Abstract

Telecommunications has been a very important industry in Japan for a long time, and scholars of Japanese political economy have analyzed specific issues related to telecommunications, such as Nippon Telegraph and Telephone Corporation's (NTT) contribution to the development of Japan's high-tech industry, US–Japan trade conflict involving telecommunications products and the privatization of NTT. However, no comprehensive studies of Japan's contemporary telecommunications market have existed. This book attempts to fill this void, providing rich description of the political interactions in which the US government applied ‘foreign pressure’ (gaiatsu) on the Japanese government involving issues of telecommunications. The case study section of the book, which begins in the third chapter, is a valuable source of information on Japan's contemporary telecommunications. In the case studies, Suda examines interactions among major actors in the Japanese telecommunications industry, the Ministry of Posts and Telecommunications (MPT) and telecommunications carriers.
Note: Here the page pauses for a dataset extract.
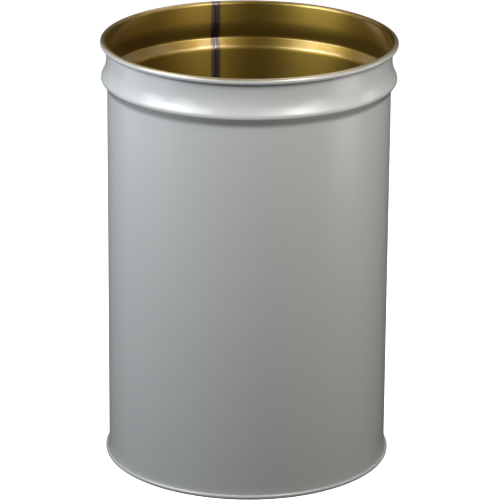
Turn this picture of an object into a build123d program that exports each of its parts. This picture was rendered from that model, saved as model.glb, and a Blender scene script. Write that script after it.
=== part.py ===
from build123d import *
import os
from math import sin, cos, radians, degrees

# Open-top, straight-sided steel waste can, about 57 litres.
# The can stands on its chime: +Z up along the can's axis, origin at the centre of
# the circle it stands on, and the welded side seam of the wall lies towards +Y.
# All sizes in millimetres.

# ---------------------------------------------------------------- driving dimensions
sheet = 0.9              # steel thickness of wall and bottom

wall_r = 182.0           # outer radius of the straight wall
neck_r = 183.2           # outer radius of the neck, between bead and mouth
rim_r = 190.8            # outer radius over the rolled mouth
height = 560.4           # floor to the top of the rolled mouth
curl_r = 4.25            # outer radius of the rolled mouth's tube
curl_open = 138.0        # where the curl's cut edge stops, degrees below outward

bead_r = 189.75          # outer radius over the pressed-out bead
bead_z = 510.1           # height of the bead's crest
crest_up_r = 8.4         # rounding of the bead just above its crest
crest_down_r = 4.2       # rounding of the bead just below its crest
bead_up = 29.0           # steepest slope above the crest, degrees
bead_down = 34.5         # slope of the flank below the crest, degrees
foot_r = 12.0            # rounding where the lower flank runs into the wall

fold_flat = 0.7          # width of the flat ring that the can stands on
fold_rise = 0.8          # straight height between the seam's lower and upper folds
hook_gap = 0.35          # pocket left beyond each hook's cut edge

floor_z = 12.0           # upper face of the bottom panel
shoulder_r = 4.0         # outer radius where the panel turns down
ring_radii = (150.0, 96.0)   # middles of the two stiffening rings
ring_turn = 35.0         # slope of a stiffening ring's flanks, degrees
ring_lip = 6.0           # radius at each side of a stiffening ring
ring_well = 7.4          # radius at the bottom of a stiffening ring

weld_w = 2.0             # width of the side-seam weld
weld_crown = 0.15        # how far the weld stands above each side of the sheet
weld_z = (14.0, 486.0)   # height range over which the crown is left standing

os.makedirs("parts", exist_ok=True)

# ---------------------------------------------------------------- derived dimensions
# The mouth: the neck's outer face is the inside of the rolled tube.
curl_in = curl_r - sheet
curl_c = (rim_r - curl_r, height - curl_r)

# The bead: above the crest one long arc runs out into the neck; below it a straight
# flank runs into the wall through a rounding.
crest_up_c = (bead_r - crest_up_r, bead_z)
crest_dn_c = (bead_r - crest_down_r, bead_z)
up_x = crest_up_c[0] + crest_up_r * cos(radians(bead_up))
up_z = bead_z + crest_up_r * sin(radians(bead_up))
up_r = (up_x - neck_r) / (1 - cos(radians(bead_up)))
up_c = (neck_r + up_r, up_z + up_r * sin(radians(bead_up)))
dn_x = crest_dn_c[0] + crest_down_r * cos(radians(bead_down))
dn_z = bead_z - crest_down_r * sin(radians(bead_down))
foot_x = wall_r + foot_r * (1 - cos(radians(bead_down)))
foot_z = dn_z - (dn_x - foot_x) * cos(radians(bead_down)) / sin(radians(bead_down))
foot_c = (wall_r + foot_r, foot_z - foot_r * sin(radians(bead_down)))

# The bottom seam is a seven-layer rolled (triple) seam.  Outside the wall lie, one
# sheet thickness each: bottom, wall, bottom, wall, bottom.
lay = [wall_r + k * sheet for k in range(-2, 6)]      # layer faces, inside to outside
seam_mid = wall_r + 1.5 * sheet                       # middle of the lower folds
cap_mid = wall_r + 2.5 * sheet                        # middle of the upper folds
fl = fold_flat / 2
low_r = [k * sheet + sheet / 2 - fl for k in range(4)]  # lower fold radii, inside out
cap_r = [k * sheet + sheet / 2 for k in range(3)]       # upper fold radii, inside out
fold_z = low_r[3]                                     # centre height of the lower folds
cap_z = fold_z + fold_rise                            # centre height of the upper folds


def sheet_section(path, thick):
    """Outline of a sheet: the given face, and the other face to its right."""
    other = []
    for step in path:
        if step[0] == "line":
            _, (x0, y0), (x1, y1) = step
            d = ((x1 - x0) ** 2 + (y1 - y0) ** 2) ** 0.5
            nx, ny = (y1 - y0) / d * thick, -(x1 - x0) / d * thick
            Line((x0, y0), (x1, y1))
            other.append(((x0 + nx, y0 + ny), (x1 + nx, y1 + ny)))
        else:
            _, c, r, a0, a1 = step
            CenterArc(c, r, a0, a1 - a0)
            ro = r + thick if a1 > a0 else r - thick
            CenterArc(c, ro, a0, a1 - a0)
            other.append(tuple((c[0] + ro * cos(radians(a)), c[1] + ro * sin(radians(a)))
                               for a in (a0, a1)))
            continue
        Line(*other[-1])
    first, last = path[0], path[-1]

    def start(step):
        if step[0] == "line":
            return step[1]
        return (step[1][0] + step[2] * cos(radians(step[3])),
                step[1][1] + step[2] * sin(radians(step[3])))

    def end(step):
        if step[0] == "line":
            return step[2]
        return (step[1][0] + step[2] * cos(radians(step[4])),
                step[1][1] + step[2] * sin(radians(step[4])))

    Line(start(first), other[0][0])
    Line(end(last), other[-1][1])


# The wall from the curl's cut edge, over the mouth, down the neck, round the bead,
# down the straight wall and into the bottom seam.  The face followed is the outer one.
wall_path = [
    ("arc", curl_c, curl_in, -curl_open, 180.0),
    ("line", (neck_r, curl_c[1]), (neck_r, up_c[1])),
    ("arc", up_c, up_r, 180.0, 180.0 + bead_up),
    ("arc", crest_up_c, crest_up_r, bead_up, 0.0),
    ("arc", crest_dn_c, crest_down_r, 0.0, -bead_down),
    ("line", (dn_x, dn_z), (foot_x, foot_z)),
    ("arc", foot_c, foot_r, 180.0 - bead_down, 180.0),
    ("line", (wall_r, foot_c[1]), (wall_r, fold_z)),
    ("arc", (seam_mid - fl, fold_z), low_r[1], 180.0, 270.0),
    ("line", (seam_mid - fl, fold_z - low_r[1]), (seam_mid + fl, fold_z - low_r[1])),
    ("arc", (seam_mid + fl, fold_z), low_r[1], 270.0, 360.0),
    ("line", (lay[5], fold_z), (lay[5], cap_z)),
    ("arc", (cap_mid, cap_z), cap_r[0], 0.0, 180.0),
    ("line", (lay[4], cap_z), (lay[4], fold_z + hook_gap)),
]

# The bottom from its centre: panel with two stiffening rings, shoulder, down the
# wall's inner face and round the seam.  The face followed is the upper one.
panel_path = []
x = 0.0
turn = radians(ring_turn)
for ring in sorted(ring_radii):
    half = (ring_lip + ring_well) * sin(turn)
    panel_path.append(("line", (x, floor_z), (ring - half, floor_z)))
    panel_path.append(("arc", (ring - half, floor_z - ring_lip), ring_lip, 90.0, 90.0 - ring_turn))
    well_c = (ring, floor_z - ring_lip + (ring_lip + ring_well) * cos(turn))
    panel_path.append(("arc", well_c, ring_well, 270.0 - ring_turn, 270.0 + ring_turn))
    panel_path.append(("arc", (ring + half, floor_z - ring_lip), ring_lip, 90.0 + ring_turn, 90.0))
    x = ring + half
inner_r = wall_r - sheet
panel_path += [
    ("line", (x, floor_z), (inner_r - shoulder_r, floor_z)),
    ("arc", (inner_r - shoulder_r, floor_z - shoulder_r), shoulder_r, 90.0, 0.0),
    ("line", (inner_r, floor_z - shoulder_r), (inner_r, fold_z)),
    ("arc", (seam_mid - fl, fold_z), low_r[2], 180.0, 270.0),
    ("line", (seam_mid - fl, fold_z - low_r[2]), (seam_mid + fl, fold_z - low_r[2])),
    ("arc", (seam_mid + fl, fold_z), low_r[2], 270.0, 360.0),
    ("line", (lay[6], fold_z), (lay[6], cap_z)),
    ("arc", (cap_mid, cap_z), cap_r[1], 0.0, 180.0),
    ("line", (lay[3], cap_z), (lay[3], fold_z)),
    ("arc", (seam_mid - fl, fold_z), low_r[0], 180.0, 270.0),
    ("line", (seam_mid - fl, fold_z - low_r[0]), (seam_mid + fl, fold_z - low_r[0])),
    ("arc", (seam_mid + fl, fold_z), low_r[0], 270.0, 360.0),
    ("line", (lay[4], fold_z), (lay[4], cap_z - hook_gap)),
]

# The weld's edges lie at equal angles each side of +Y.
weld_deg = degrees(weld_w / wall_r)


def section_plane(angle):
    """Upright plane through the axis: local X radial at this angle, local Y up."""
    a = radians(angle)
    return Plane(origin=(0, 0, 0), x_dir=(cos(a), sin(a), 0), z_dir=(sin(a), -cos(a), 0))


# ---------------------------------------------------------------- wall
with BuildPart() as body_shell:
    with BuildSketch(section_plane(90 + weld_deg / 2)):
        with BuildLine():
            sheet_section(wall_path, sheet)
        make_face()
    revolve(axis=Axis.Z, revolution_arc=360 - weld_deg)

# ---------------------------------------------------------------- side-seam weld
with BuildPart() as side_seam_weld:
    with BuildSketch(section_plane(90 - weld_deg / 2)):
        with BuildLine():
            sheet_section(wall_path, sheet)
        make_face()
        with Locations((wall_r - sheet / 2, sum(weld_z) / 2)):
            Rectangle(sheet + 2 * weld_crown, weld_z[1] - weld_z[0])
    revolve(axis=Axis.Z, revolution_arc=weld_deg)

# ---------------------------------------------------------------- bottom
with BuildPart() as bottom_head:
    with BuildSketch(section_plane(90)):
        with BuildLine():
            sheet_section(panel_path, sheet)
        make_face()
    revolve(axis=Axis.Z)

# ---------------------------------------------------------------- sealing compound
# One ring beyond the wall hook's cut edge, one beyond the bottom hook's cut edge.
with BuildPart() as seam_compound_lower:
    with BuildSketch(section_plane(90)):
        with BuildLine():
            Line((lay[3], fold_z + hook_gap), (lay[3], fold_z))
            CenterArc((seam_mid - fl, fold_z), low_r[0], 180, 90)
            Line((seam_mid - fl, fold_z - low_r[0]), (seam_mid + fl, fold_z - low_r[0]))
            CenterArc((seam_mid + fl, fold_z), low_r[0], 270, 90)
            Line((lay[4], fold_z), (lay[4], fold_z + hook_gap))
            Line((lay[4], fold_z + hook_gap), (lay[3], fold_z + hook_gap))
        make_face()
    revolve(axis=Axis.Z)

with BuildPart() as seam_compound_upper:
    with BuildSketch(section_plane(90)):
        with BuildLine():
            Polyline(
                (lay[4], cap_z - hook_gap),
                (lay[5], cap_z - hook_gap),
                (lay[5], cap_z),
                (cap_mid + 0.2, cap_z + 0.38),
                (cap_mid - 0.2, cap_z + 0.38),
                (lay[4], cap_z),
                close=True,
            )
        make_face()
    revolve(axis=Axis.Z)

# ---------------------------------------------------------------- export
body_shell.part.label = "body_shell"
side_seam_weld.part.label = "side_seam_weld"
bottom_head.part.label = "bottom_head"
seam_compound_lower.part.label = "seam_compound_lower"
seam_compound_upper.part.label = "seam_compound_upper"

export_step(body_shell.part, "parts/body_shell.step")
export_step(side_seam_weld.part, "parts/side_seam_weld.step")
export_step(bottom_head.part, "parts/bottom_head.step")
export_step(seam_compound_lower.part, "parts/seam_compound_lower.step")
export_step(seam_compound_upper.part, "parts/seam_compound_upper.step")

print("neck bore radius %.2f from z %.2f to %.2f" % (neck_r - sheet, up_c[1], curl_c[1]))
print("seam: height %.2f, outer radius %.2f" % (cap_z + cap_r[2], lay[7]))
print("flat ring radius %.2f" % seam_mid)
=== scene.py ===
"""Visual model of the open-top steel waste can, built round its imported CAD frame.

All lengths in metres, in the frame of the CAD model: +Z up along the can's axis,
the welded side seam towards +Y, the floor at z = 0.
"""
import math

import bpy
import bmesh
import numpy as np
from mathutils import Matrix, Vector


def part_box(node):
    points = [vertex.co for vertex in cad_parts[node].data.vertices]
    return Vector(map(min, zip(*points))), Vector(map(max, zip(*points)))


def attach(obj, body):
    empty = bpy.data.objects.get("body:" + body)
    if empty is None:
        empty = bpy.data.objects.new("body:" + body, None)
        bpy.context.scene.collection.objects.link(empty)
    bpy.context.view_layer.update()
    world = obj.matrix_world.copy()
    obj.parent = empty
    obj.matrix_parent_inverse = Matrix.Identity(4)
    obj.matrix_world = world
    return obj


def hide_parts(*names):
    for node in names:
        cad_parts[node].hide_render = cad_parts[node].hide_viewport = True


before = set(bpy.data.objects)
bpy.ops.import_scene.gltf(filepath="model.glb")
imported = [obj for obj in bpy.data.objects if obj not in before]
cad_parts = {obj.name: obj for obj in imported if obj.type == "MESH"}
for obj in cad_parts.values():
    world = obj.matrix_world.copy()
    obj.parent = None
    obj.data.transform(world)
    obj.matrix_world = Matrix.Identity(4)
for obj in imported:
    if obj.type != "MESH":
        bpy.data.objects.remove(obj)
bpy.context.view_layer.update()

MM = 0.001
rad = math.radians

# --------------------------------------------------------------- dimensions (millimetres)
shell_lo, shell_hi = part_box("body_shell")
height = shell_hi.z / MM - 0.01         # top of the rolled mouth, kept inside the CAD box
rim_r = (shell_hi.x - shell_lo.x) / 2 / MM - 0.01
sheet = 0.9
wall_r = 182.0
neck_r = 183.2
curl_r = (rim_r - neck_r + sheet) / 2   # tube radius that fits between the neck and the rim
curl_in = curl_r - sheet
curl_c = (rim_r - curl_r, height - curl_r)
curl_open = 138.0
bead_r, bead_z, crest_up_r, crest_down_r = 189.75, 510.1, 8.4, 4.2
bead_up, bead_down, foot_r = 29.0, 34.5, 12.0
fold_flat, fold_rise, hook_gap = 0.7, 0.8, 0.35
floor_z, shoulder_r = 12.0, 4.0
ring_radii, ring_turn, ring_lip, ring_well = (96.0, 150.0), 35.0, 6.0, 7.4
weld_w = 2.0

crest_up_c, crest_dn_c = (bead_r - crest_up_r, bead_z), (bead_r - crest_down_r, bead_z)
up_x, up_z = crest_up_c[0] + crest_up_r * math.cos(rad(bead_up)), bead_z + crest_up_r * math.sin(rad(bead_up))
up_r = (up_x - neck_r) / (1 - math.cos(rad(bead_up)))
up_c = (neck_r + up_r, up_z + up_r * math.sin(rad(bead_up)))
dn_x, dn_z = crest_dn_c[0] + crest_down_r * math.cos(rad(bead_down)), bead_z - crest_down_r * math.sin(rad(bead_down))
foot_x = wall_r + foot_r * (1 - math.cos(rad(bead_down)))
foot_z = dn_z - (dn_x - foot_x) / math.tan(rad(bead_down))
foot_c = (wall_r + foot_r, foot_z - foot_r * math.sin(rad(bead_down)))
lay = [wall_r + k * sheet for k in range(-2, 6)]
seam_mid, cap_mid, fl = wall_r + 1.5 * sheet, wall_r + 2.5 * sheet, fold_flat / 2
low_r = [k * sheet + sheet / 2 - fl for k in range(4)]
cap_r = [k * sheet + sheet / 2 for k in range(3)]
fold_z = low_r[3]
cap_z = fold_z + fold_rise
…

In the third chapter, she offers background information and details how Japan's telecommunications changed radically with the privatization of NTT in 1985. Before privatization, NTT operated as the sole domestic telecommunications carrier, and exercised control over every aspect of the industry, while maintaining the status of a de facto government agency in charge of regulations of telecommunications. With privatization, NTT began to operate as a private-sector corporation, and MPT was granted government oversight of the Japanese telecommunications market. In facing the telecommunications giant, MPT set the promotion of competition in the telecommunications market as its policy goal. For the smooth and stable transition to a liberalized telecommunications market, MPT imposed policy measures on NTT and new common carriers (NCCs), many of which were restrictive and often generated friction between MPT and telecommunications carriers.